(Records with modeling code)
= = = = =
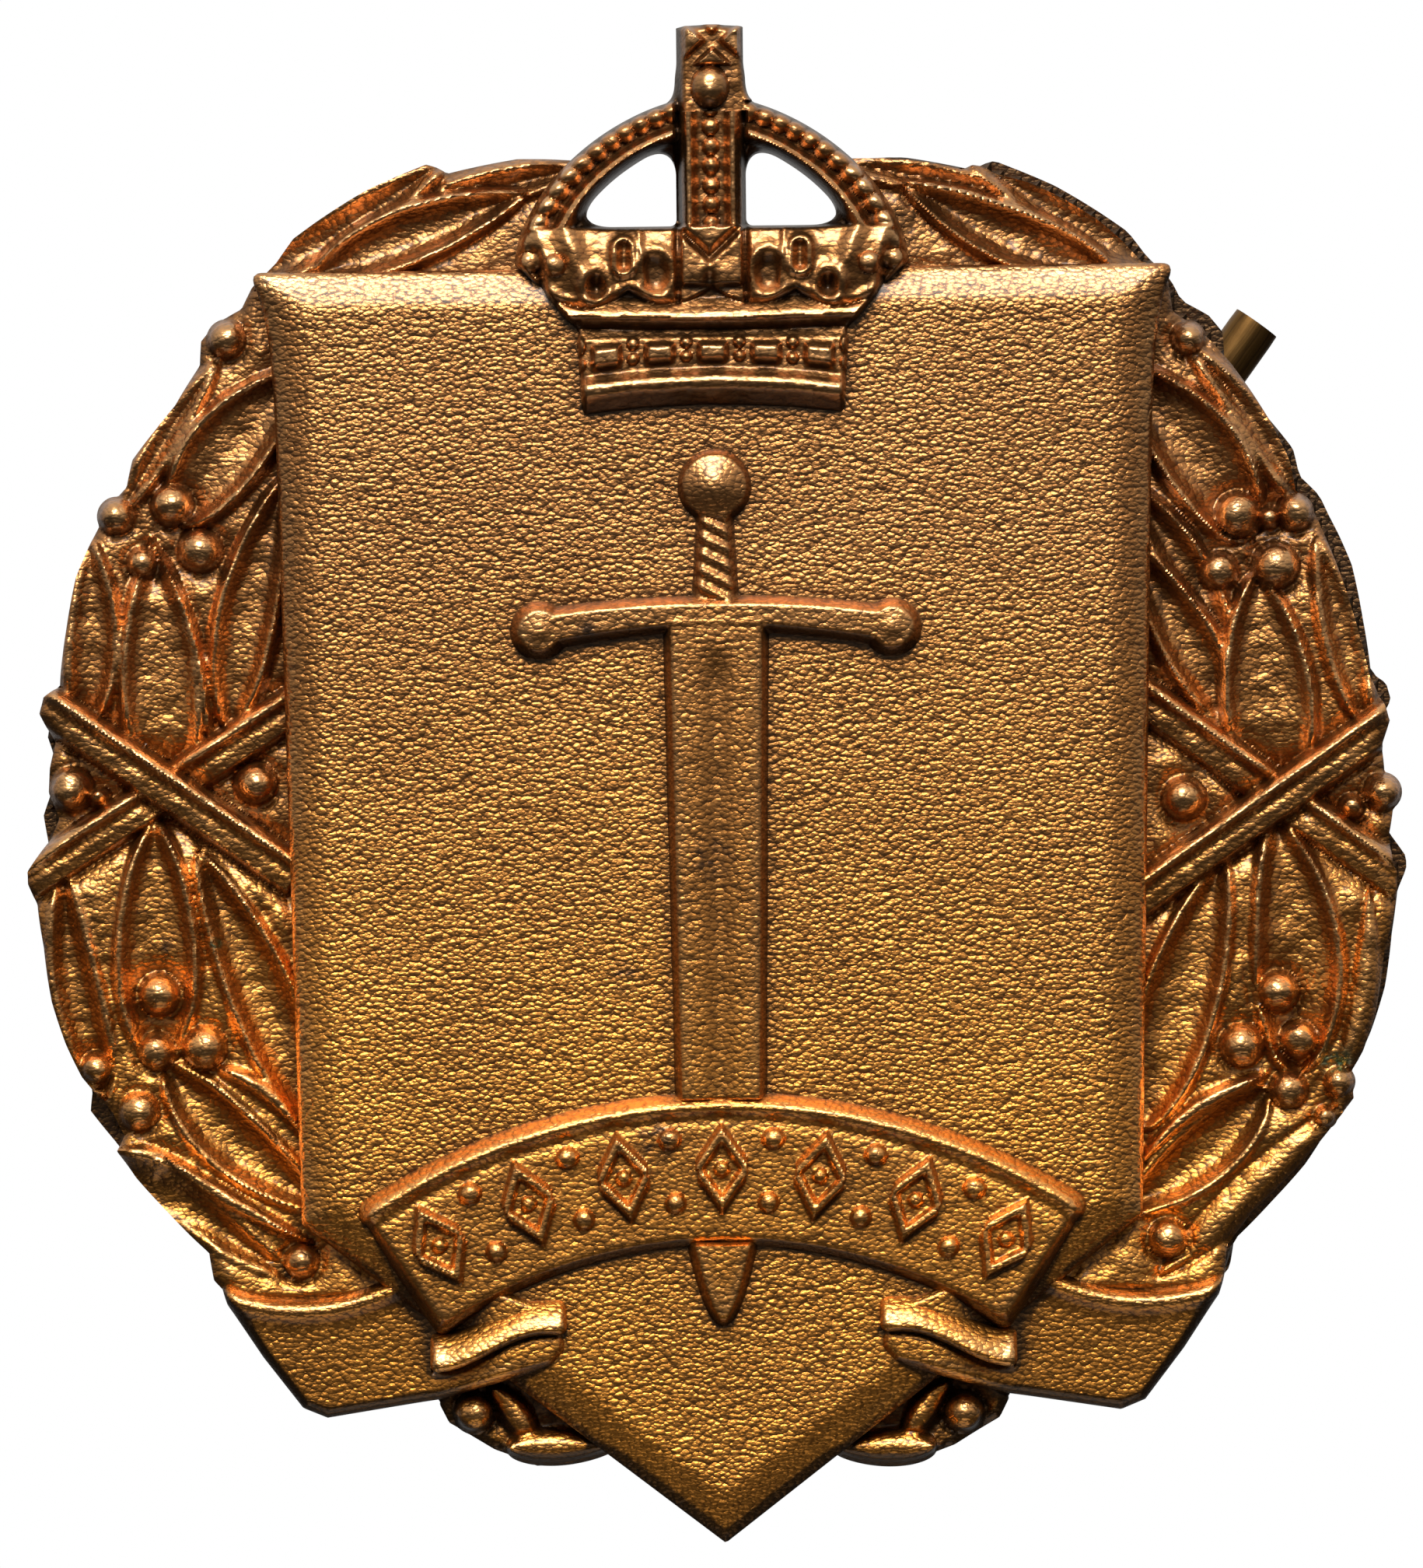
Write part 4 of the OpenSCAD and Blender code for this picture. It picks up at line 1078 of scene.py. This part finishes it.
LUG_X = 8.0
front_leg = pin_leg(LUG_X + 2.9, np.radians(54), 12.3, -1)
back_leg = pin_leg(LUG_X + 1.6, np.radians(60), 12.05, 1)
eye = eye_curve(61)
path = np.concatenate([front_leg[::-1], eye[1:-1], back_leg])
slope = np.gradient(path[:, :2], axis=0)
outward = np.stack([-slope[:, 1], slope[:, 0], 0 * slope[:, 0]], 1)
outward[: len(front_leg)] = [0, -1, 0]
outward[-len(back_leg) :] = [0, 1, 0]
outward /= np.linalg.norm(outward, axis=1)[:, None]
radius = np.full(len(path), PIN_R)
radius[0] = 0.98 * PIN_R
radius[-4:] = PIN_R * np.array([0.98, 0.93, 0.82, 0.6])

pin_brass, tree, shader = metal("drawn_brass", 0.34)
stain = noise(tree, (2.5, 2.5, 2.5), 4.0)
streaks = add(
    tree, "ShaderNodeVectorMath", operation="MULTIPLY",
    inputs=[(0, carried(tree, "drawn", "Vector")), (1, (6, 6, 0.4))],
).outputs[0]
scratch = add(tree, "ShaderNodeTexNoise", [("Vector", streaks), ("Scale", 1.0), ("Detail", 3.0)]).outputs[0]
tone = mix(tree, between(tree, stain, 0.35, 0.65), linear("#8d6a3a"), linear("#5a4021"))
tone = mix(tree, between(tree, scratch, 0.45, 0.65, 0, 0.6), tone, linear("#33241a"))
tree.links.new(tone, shader.inputs["Base Color"])
tree.links.new(between(tree, stain, 0.3, 0.7, 0.28, 0.46), shader.inputs["Roughness"])
roughen(tree, shader, scratch, 0.6, 0.03)

pin = sweep("split_pin_wire", path, outward, radius, pin_brass)
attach(pin, "pin")
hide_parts("split_pin")


# Floor
# A plain pale sheet, well below the badge.

FLOOR_DROP = 420  # from the shield's point down to the floor, mm

bpy.ops.mesh.primitive_plane_add(size=0.4, location=(0, 0, (low[2] - FLOOR_DROP) / 1000))
floor = bpy.context.object
floor.name = "floor"
pale, tree, shader = metal("pale_card", 0.8)
shader.inputs["Metallic"].default_value = 0.0
shader.inputs["Base Color"].default_value = linear("#dcdcdc")
floor.data.materials.append(pale)

bpy.context.view_layer.update()
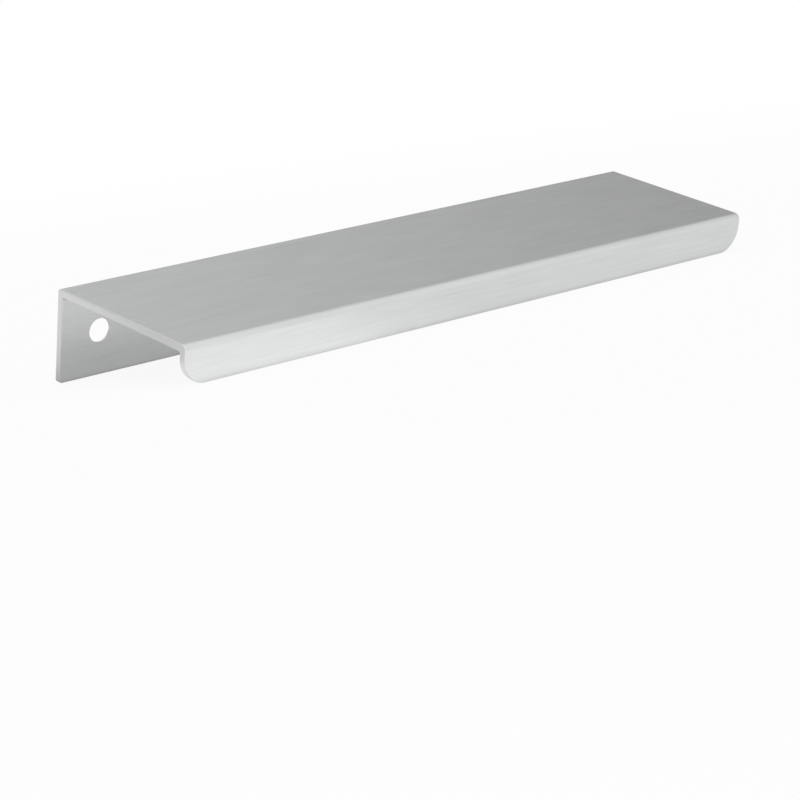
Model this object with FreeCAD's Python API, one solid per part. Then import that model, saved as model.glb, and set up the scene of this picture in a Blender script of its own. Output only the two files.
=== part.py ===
"""Edge pull for a drawer or door: one piece of aluminium, bent at both long edges.

The pull is drawn with its plate level, then turned to the attitude that it takes on a floor,
where the flange's and the lip's lower edges both touch. +X runs along the pull, +Y from the lip
back to the flange and +Z up. The origin is the middle of the finished part's box, at its base.
Lengths are in millimetres.
"""

import FreeCAD, Part
import math
import os

# Section of the pull
LENGTH = 145.0
PLATE_DEPTH = 35.0
FLANGE_HEIGHT = 17.5
LIP_HEIGHT = 7.5
WALL = 1.4

# Bends, each at the outer and the inner side of the wall
BACK_BEND_OUTER_R = 0.6
BACK_BEND_INNER_R = 0.5
FRONT_BEND_OUTER_R = 1.2
FRONT_BEND_INNER_R = 0.5

# Rounded corners of the lip and of the flange
LIP_CORNER_R = 5.0
FLANGE_CORNER_R = 0.5

# Two screw holes in the flange, countersunk from the back, each set in from its end of the pull.
# At this length the inset puts them 128 mm apart.
HOLE_INSET = 8.5
HOLE_DROP = 9.0
HOLE_D = 4.5
COUNTERSINK_D = 6.7
COUNTERSINK_ANGLE = 90.0

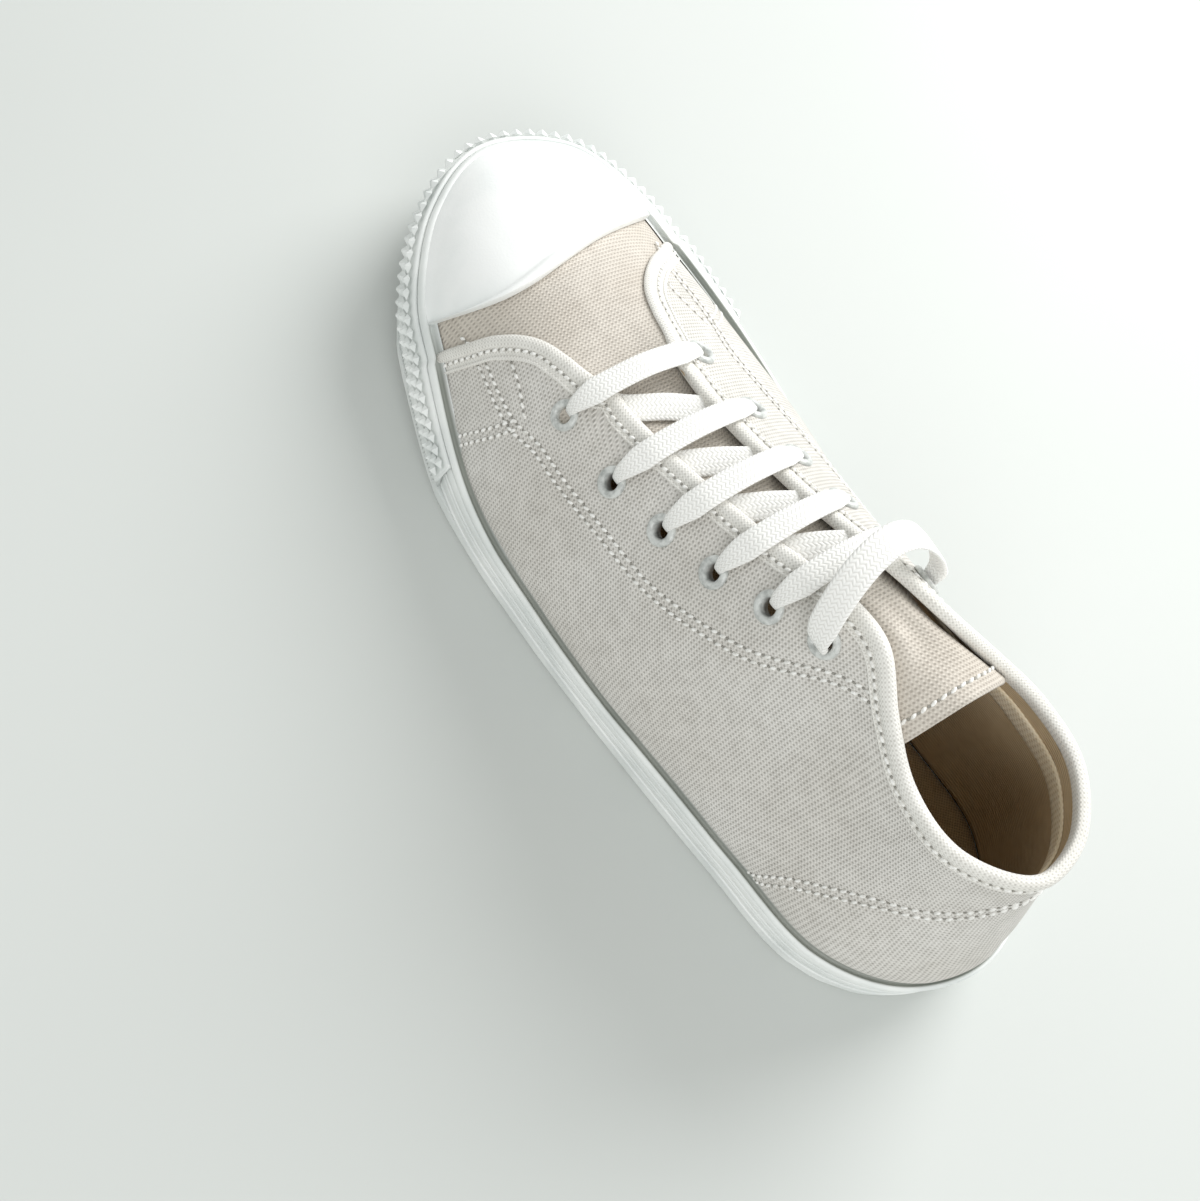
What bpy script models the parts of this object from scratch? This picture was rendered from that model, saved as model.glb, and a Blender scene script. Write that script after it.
= = = = =
**Task instructions:** Write every line of the material above again, exactly.

**Solution to the problem:**
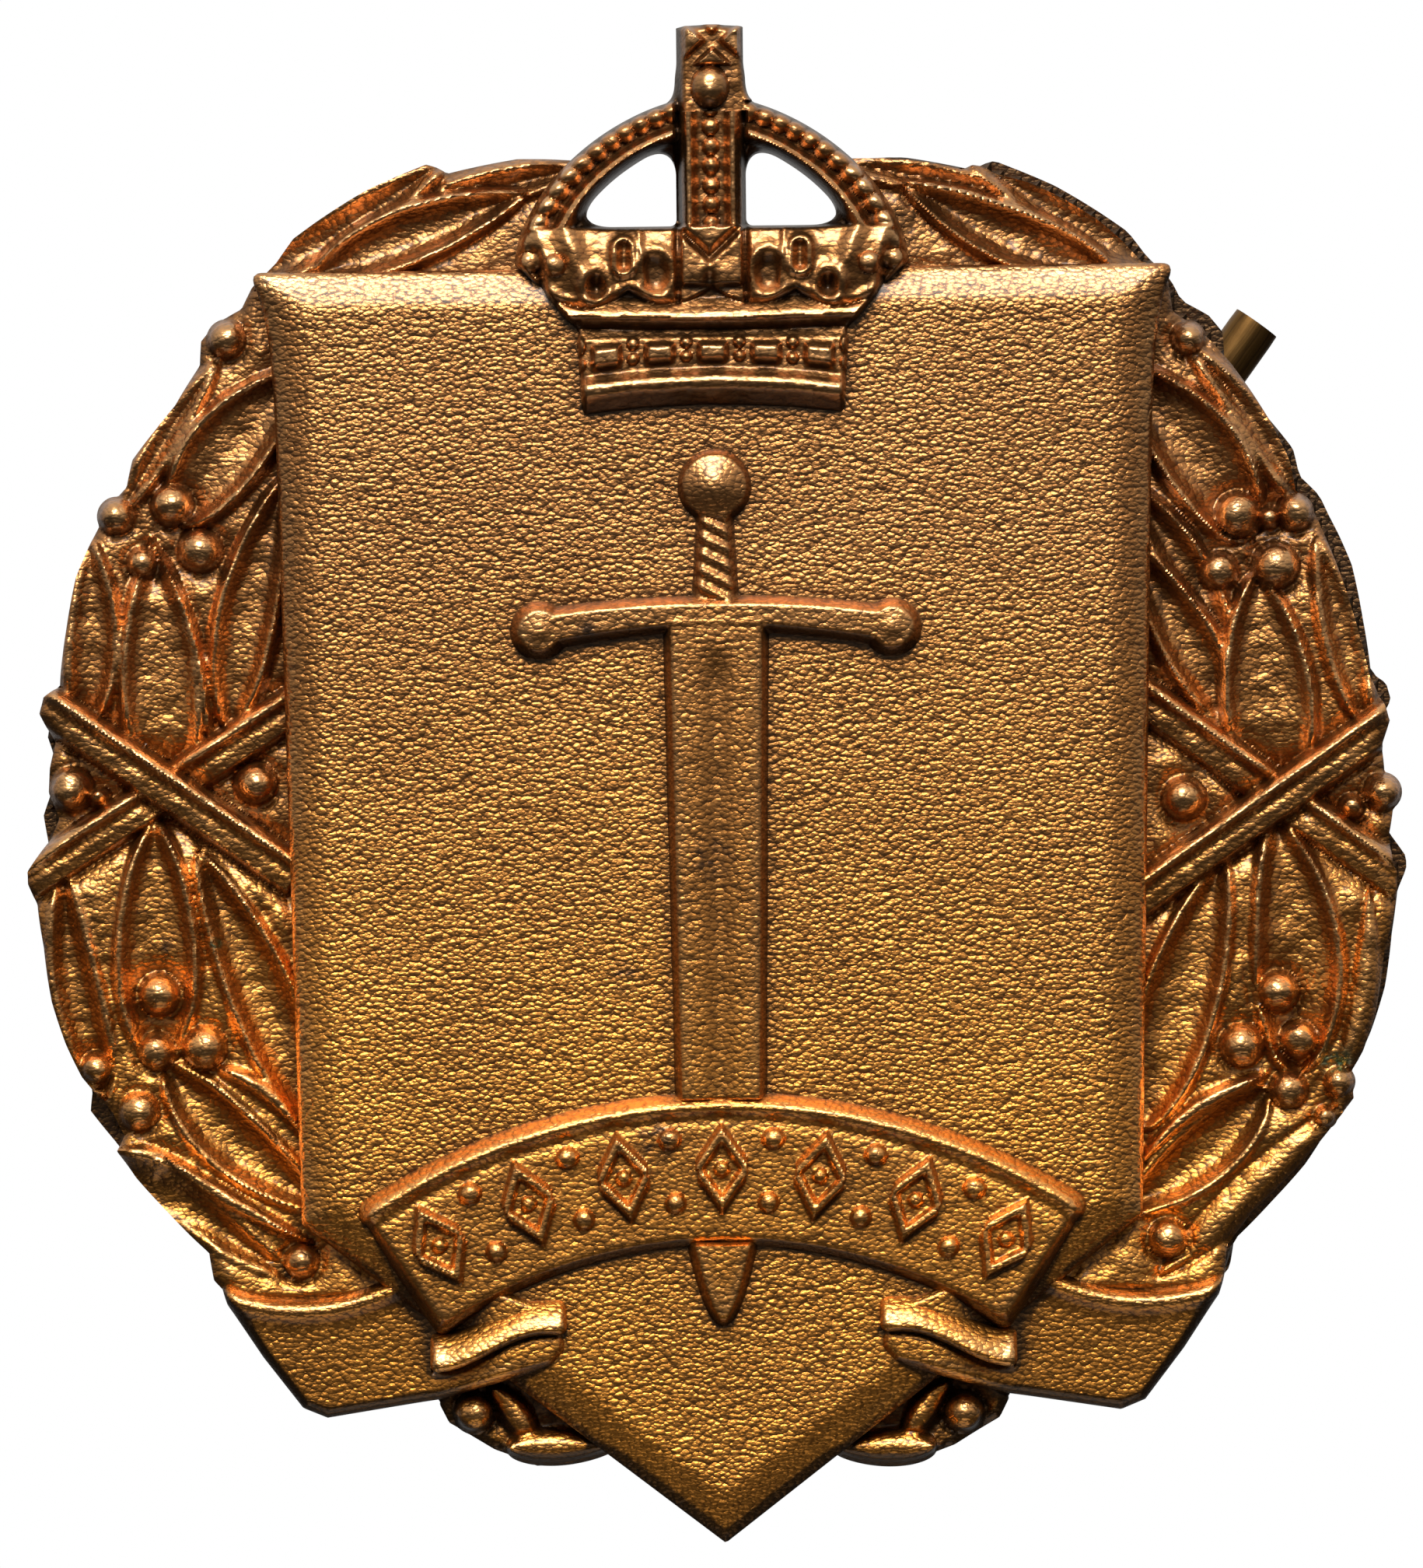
Write part 4 of the OpenSCAD and Blender code for this picture. It picks up at line 1078 of scene.py. This part finishes it.
LUG_X = 8.0
front_leg = pin_leg(LUG_X + 2.9, np.radians(54), 12.3, -1)
back_leg = pin_leg(LUG_X + 1.6, np.radians(60), 12.05, 1)
eye = eye_curve(61)
path = np.concatenate([front_leg[::-1], eye[1:-1], back_leg])
slope = np.gradient(path[:, :2], axis=0)
outward = np.stack([-slope[:, 1], slope[:, 0], 0 * slope[:, 0]], 1)
outward[: len(front_leg)] = [0, -1, 0]
outward[-len(back_leg) :] = [0, 1, 0]
outward /= np.linalg.norm(outward, axis=1)[:, None]
radius = np.full(len(path), PIN_R)
radius[0] = 0.98 * PIN_R
radius[-4:] = PIN_R * np.array([0.98, 0.93, 0.82, 0.6])

pin_brass, tree, shader = metal("drawn_brass", 0.34)
stain = noise(tree, (2.5, 2.5, 2.5), 4.0)
streaks = add(
    tree, "ShaderNodeVectorMath", operation="MULTIPLY",
    inputs=[(0, carried(tree, "drawn", "Vector")), (1, (6, 6, 0.4))],
).outputs[0]
scratch = add(tree, "ShaderNodeTexNoise", [("Vector", streaks), ("Scale", 1.0), ("Detail", 3.0)]).outputs[0]
tone = mix(tree, between(tree, stain, 0.35, 0.65), linear("#8d6a3a"), linear("#5a4021"))
tone = mix(tree, between(tree, scratch, 0.45, 0.65, 0, 0.6), tone, linear("#33241a"))
tree.links.new(tone, shader.inputs["Base Color"])
tree.links.new(between(tree, stain, 0.3, 0.7, 0.28, 0.46), shader.inputs["Roughness"])
roughen(tree, shader, scratch, 0.6, 0.03)

pin = sweep("split_pin_wire", path, outward, radius, pin_brass)
attach(pin, "pin")
hide_parts("split_pin")


# Floor
# A plain pale sheet, well below the badge.

FLOOR_DROP = 420  # from the shield's point down to the floor, mm

bpy.ops.mesh.primitive_plane_add(size=0.4, location=(0, 0, (low[2] - FLOOR_DROP) / 1000))
floor = bpy.context.object
floor.name = "floor"
pale, tree, shader = metal("pale_card", 0.8)
shader.inputs["Metallic"].default_value = 0.0
shader.inputs["Base Color"].default_value = linear("#dcdcdc")
floor.data.materials.append(pale)

bpy.context.view_layer.update()
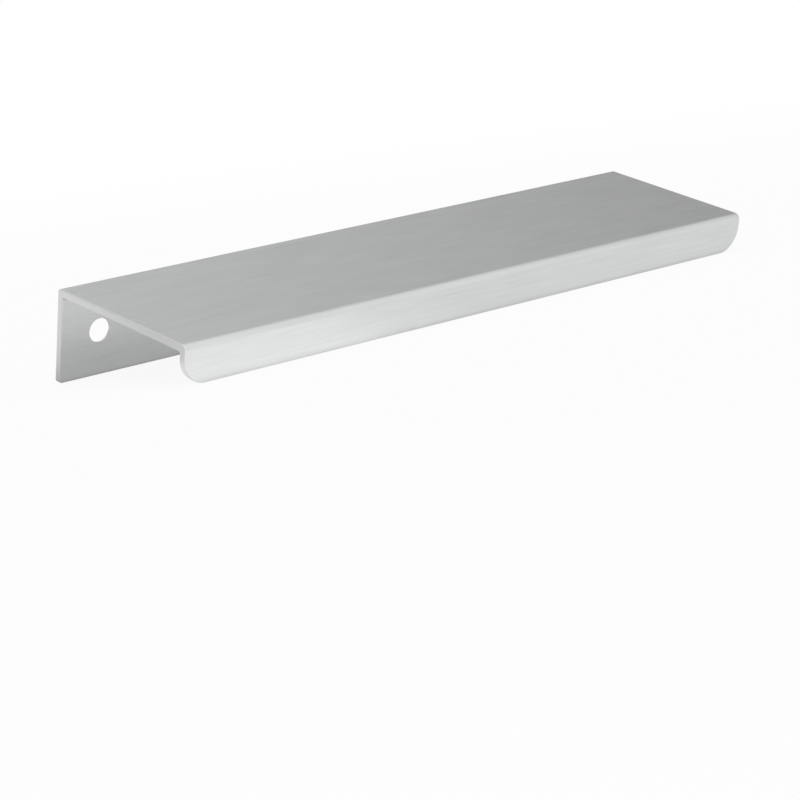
Model this object with FreeCAD's Python API, one solid per part. Then import that model, saved as model.glb, and set up the scene of this picture in a Blender script of its own. Output only the two files.
=== part.py ===
"""Edge pull for a drawer or door: one piece of aluminium, bent at both long edges.

The pull is drawn with its plate level, then turned to the attitude that it takes on a floor,
where the flange's and the lip's lower edges both touch. +X runs along the pull, +Y from the lip
back to the flange and +Z up. The origin is the middle of the finished part's box, at its base.
Lengths are in millimetres.
"""

import FreeCAD, Part
import math
import os

# Section of the pull
LENGTH = 145.0
PLATE_DEPTH = 35.0
FLANGE_HEIGHT = 17.5
LIP_HEIGHT = 7.5
WALL = 1.4

# Bends, each at the outer and the inner side of the wall
BACK_BEND_OUTER_R = 0.6
BACK_BEND_INNER_R = 0.5
FRONT_BEND_OUTER_R = 1.2
FRONT_BEND_INNER_R = 0.5

# Rounded corners of the lip and of the flange
LIP_CORNER_R = 5.0
FLANGE_CORNER_R = 0.5

# Two screw holes in the flange, countersunk from the back, each set in from its end of the pull.
# At this length the inset puts them 128 mm apart.
HOLE_INSET = 8.5
HOLE_DROP = 9.0
HOLE_D = 4.5
COUNTERSINK_D = 6.7
COUNTERSINK_ANGLE = 90.0

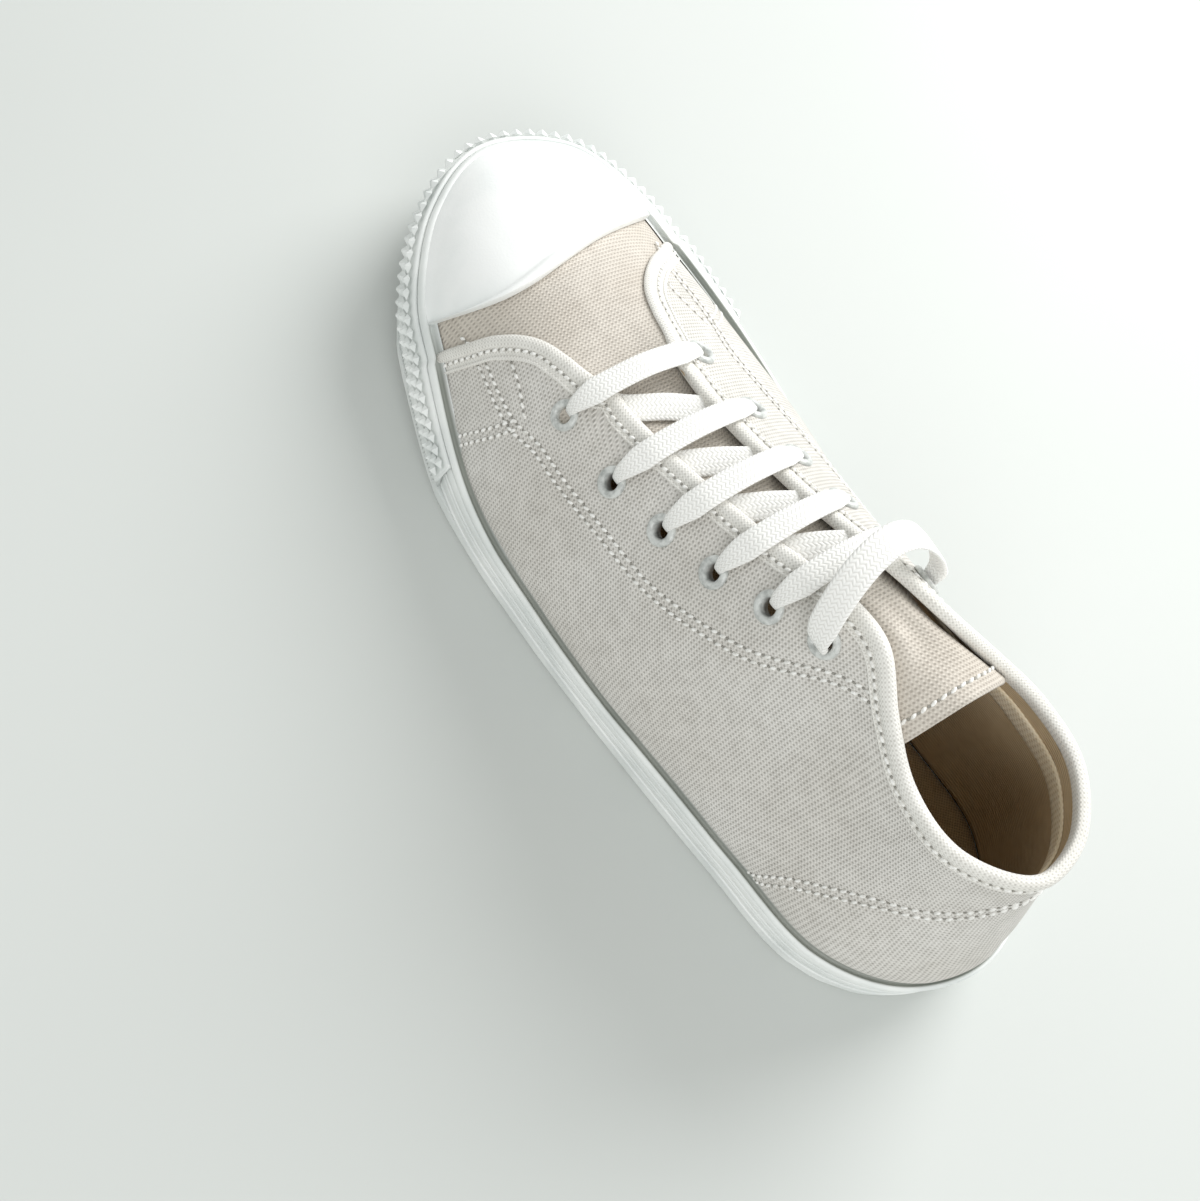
What bpy script models the parts of this object from scratch? This picture was rendered from that model, saved as model.glb, and a Blender scene script. Write that script after it.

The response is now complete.